TRACK 6: BREAKFAST FOR PATHETICS

This song became the kinda “rallying cry for the whole record”. The song started with this miserable guitar phase on my looper pedal - it became a journal that morphed through different iterations representing my pathetic mornings. The song developed over 5 years & it became way heavier than it was when its was initially written. I think why favourite lyric would have to be “Perth I could’ve loved you.”

TRACK 7: DRAMA CLUB

So with this track, I’m trying to live out my coming of age teen movie soundtrack fantasy. You know the songs I’m talking about, classic 10 things I hate you / She’s All That soundtrack vibes where it’s more about the feeling that it gives you. I’ve always wanted to write a song like that. I was the massive dork in drama class that just wanted to meet a boy who would sweep me off my feet & take me to a Shakespeare play. Sorry to W. Shakespeare for stealing lyrics from A Midsummer Night’s Dream. I suppose I was trying to capture the two ends of
the spectrum - wherever there was too much love, destruction would follow. It would sometimes lead to heartbreak or even death. That's what my inner drama kid was trying to capture in this track the two ends of the spectrum of love & death.

My cat Darcy features vocals at the very end of the track. This was actually one of my favourite recording moments ever!

Fun Fact: For my scripted monologue at school I played Titania queen of the fairies from A Midsummer Night’s Dream/

TRACK 8: WOOKEY HOLE

The idea for the song all started with my obsession with the drumbeat from the song I Bleed by the Pixies which I pretty much ripped… It was odd for me to write this way as usually the lyrics and chords are my go to first up. I wrote the music but I didn’t have anything I was set on in the lyric department then I found this old poem in my phone written after our very first UK show which was - Glastonbury festival. We ended up staying in this themed hotel inspired by witches in Wookey Hole. I remember waking up the day of my birthday and seeing mould outside my window which for some reason provoked me to write a poem which became the lyrics. I was reading an excerpt on the wall in the hotel about the burning of witches & thought the lyric throw me in the fire was rad imagery for a mosh pit.

TRACK 9: ACTUALITY

So this song was actually written accidentally after leaving a Travis Barker drum loop in the same session file as Waterbed. I remember the drum loop started & this heavy af intro just flowed out of me. This was one of the last editions to the record and I felt like it was sort of that missing puzzle piece that completed the collection of songs.
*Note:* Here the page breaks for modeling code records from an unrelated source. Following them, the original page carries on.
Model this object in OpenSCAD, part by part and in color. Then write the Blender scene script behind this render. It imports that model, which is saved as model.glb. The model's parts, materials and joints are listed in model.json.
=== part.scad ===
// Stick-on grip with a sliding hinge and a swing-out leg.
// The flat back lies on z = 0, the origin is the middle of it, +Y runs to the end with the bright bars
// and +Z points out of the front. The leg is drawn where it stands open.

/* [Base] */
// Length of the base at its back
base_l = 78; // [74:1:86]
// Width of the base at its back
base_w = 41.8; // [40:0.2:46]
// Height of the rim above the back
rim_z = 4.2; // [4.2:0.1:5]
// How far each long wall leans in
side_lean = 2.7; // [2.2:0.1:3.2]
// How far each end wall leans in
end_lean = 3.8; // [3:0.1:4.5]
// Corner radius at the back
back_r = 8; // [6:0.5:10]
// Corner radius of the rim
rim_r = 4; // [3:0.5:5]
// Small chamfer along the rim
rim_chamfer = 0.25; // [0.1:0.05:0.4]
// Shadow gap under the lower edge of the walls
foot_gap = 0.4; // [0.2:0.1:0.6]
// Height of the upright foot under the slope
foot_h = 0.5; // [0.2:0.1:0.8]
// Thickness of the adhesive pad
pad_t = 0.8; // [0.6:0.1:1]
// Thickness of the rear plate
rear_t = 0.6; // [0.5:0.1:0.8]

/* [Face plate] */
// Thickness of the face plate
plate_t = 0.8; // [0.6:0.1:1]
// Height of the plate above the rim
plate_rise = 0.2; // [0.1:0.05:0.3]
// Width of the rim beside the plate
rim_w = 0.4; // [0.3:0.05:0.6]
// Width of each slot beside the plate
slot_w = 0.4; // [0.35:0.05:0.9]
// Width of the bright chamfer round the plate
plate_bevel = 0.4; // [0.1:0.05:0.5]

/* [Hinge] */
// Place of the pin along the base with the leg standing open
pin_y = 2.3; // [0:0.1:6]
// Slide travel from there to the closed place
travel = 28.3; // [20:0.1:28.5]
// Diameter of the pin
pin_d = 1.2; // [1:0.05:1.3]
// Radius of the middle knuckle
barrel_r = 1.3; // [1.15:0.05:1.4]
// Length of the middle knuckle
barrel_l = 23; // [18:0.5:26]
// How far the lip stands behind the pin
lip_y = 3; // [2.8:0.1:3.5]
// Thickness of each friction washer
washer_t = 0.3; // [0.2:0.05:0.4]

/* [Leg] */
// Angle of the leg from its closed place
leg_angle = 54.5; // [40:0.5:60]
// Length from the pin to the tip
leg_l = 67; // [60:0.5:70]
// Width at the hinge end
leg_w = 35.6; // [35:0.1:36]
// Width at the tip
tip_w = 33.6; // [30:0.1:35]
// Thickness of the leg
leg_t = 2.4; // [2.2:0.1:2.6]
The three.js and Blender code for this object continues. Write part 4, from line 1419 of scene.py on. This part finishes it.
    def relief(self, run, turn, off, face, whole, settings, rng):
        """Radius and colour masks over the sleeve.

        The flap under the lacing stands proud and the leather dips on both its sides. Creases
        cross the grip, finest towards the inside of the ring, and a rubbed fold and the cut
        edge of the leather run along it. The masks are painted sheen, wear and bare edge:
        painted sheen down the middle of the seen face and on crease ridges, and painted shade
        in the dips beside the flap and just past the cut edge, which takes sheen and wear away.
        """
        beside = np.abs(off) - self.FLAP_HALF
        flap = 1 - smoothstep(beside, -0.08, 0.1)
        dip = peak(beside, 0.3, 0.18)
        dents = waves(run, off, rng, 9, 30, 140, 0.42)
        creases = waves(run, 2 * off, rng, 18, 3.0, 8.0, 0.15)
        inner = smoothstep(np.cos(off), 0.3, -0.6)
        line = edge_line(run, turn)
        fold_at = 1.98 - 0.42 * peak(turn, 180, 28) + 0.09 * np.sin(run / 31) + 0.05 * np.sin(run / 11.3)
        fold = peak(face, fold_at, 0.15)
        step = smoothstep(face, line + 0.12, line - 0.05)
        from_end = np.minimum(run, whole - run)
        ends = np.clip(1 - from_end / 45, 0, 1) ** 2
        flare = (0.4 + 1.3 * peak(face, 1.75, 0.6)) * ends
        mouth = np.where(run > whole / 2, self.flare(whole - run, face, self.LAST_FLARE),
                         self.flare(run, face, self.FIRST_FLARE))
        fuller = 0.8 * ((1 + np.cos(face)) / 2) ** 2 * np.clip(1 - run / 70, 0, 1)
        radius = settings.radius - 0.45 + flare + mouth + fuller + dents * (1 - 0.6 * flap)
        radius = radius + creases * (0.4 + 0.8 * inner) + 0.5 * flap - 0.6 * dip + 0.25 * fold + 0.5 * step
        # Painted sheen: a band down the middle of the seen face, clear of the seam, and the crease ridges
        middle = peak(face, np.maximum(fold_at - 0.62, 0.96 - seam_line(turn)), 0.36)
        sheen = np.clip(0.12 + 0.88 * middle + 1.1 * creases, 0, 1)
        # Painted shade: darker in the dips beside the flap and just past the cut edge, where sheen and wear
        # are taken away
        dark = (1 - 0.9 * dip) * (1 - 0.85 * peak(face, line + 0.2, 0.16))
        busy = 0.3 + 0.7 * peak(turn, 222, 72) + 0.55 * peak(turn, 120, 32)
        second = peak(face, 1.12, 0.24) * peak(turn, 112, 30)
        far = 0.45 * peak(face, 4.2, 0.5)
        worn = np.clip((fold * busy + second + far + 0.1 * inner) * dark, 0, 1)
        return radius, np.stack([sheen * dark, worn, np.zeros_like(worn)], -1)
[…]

I’ve never been very good at articulating the way I feel through speaking & using imagery in this song became a powerful tool to really express what I was feeling at the time. For so long I felt like I was stuck in this kinda ‘limbo territory’ always waiting for things to fix themselves… I guess you can hear a strong sense of hopelessness & realisation that moving forward would be possible if I only ‘let go’.

TRACK 10: SCREW YOU MAN

The song came about after I created this weird tuning by accident. I was tuning down my guitar one day & ended up missing one of the strings. The chords sounded so pretty and like nothing I had heard myself play before. I was obsessed with what it gave me as a songwriter, it felt like a new perspective & opened doors to new chord shapes that I wouldn't necessarily play stuck in my usual habits (Being in standard/drop d tuning). Anytime I picked up an acoustic guitar I found myself developing the song further.

At the time I was listening to a lot of Car Seat Headrest & was in love with their track Cosmic Hero. The horns gave me all the feels & it sparked an idea of trying to include something like that on this song. I experimented with midi trumpets & they just felt a bit lacklustre & a little too fake. It was my mission to get something real on there! I was stoked when Benn Chapman from Winston Surfshirt offered to record flugelhorns from his house. He sent them over and the song immediately felt complete. Never would’ve thought that I’d ever include flugelhorns on any of my work. Still kind of blows my mind!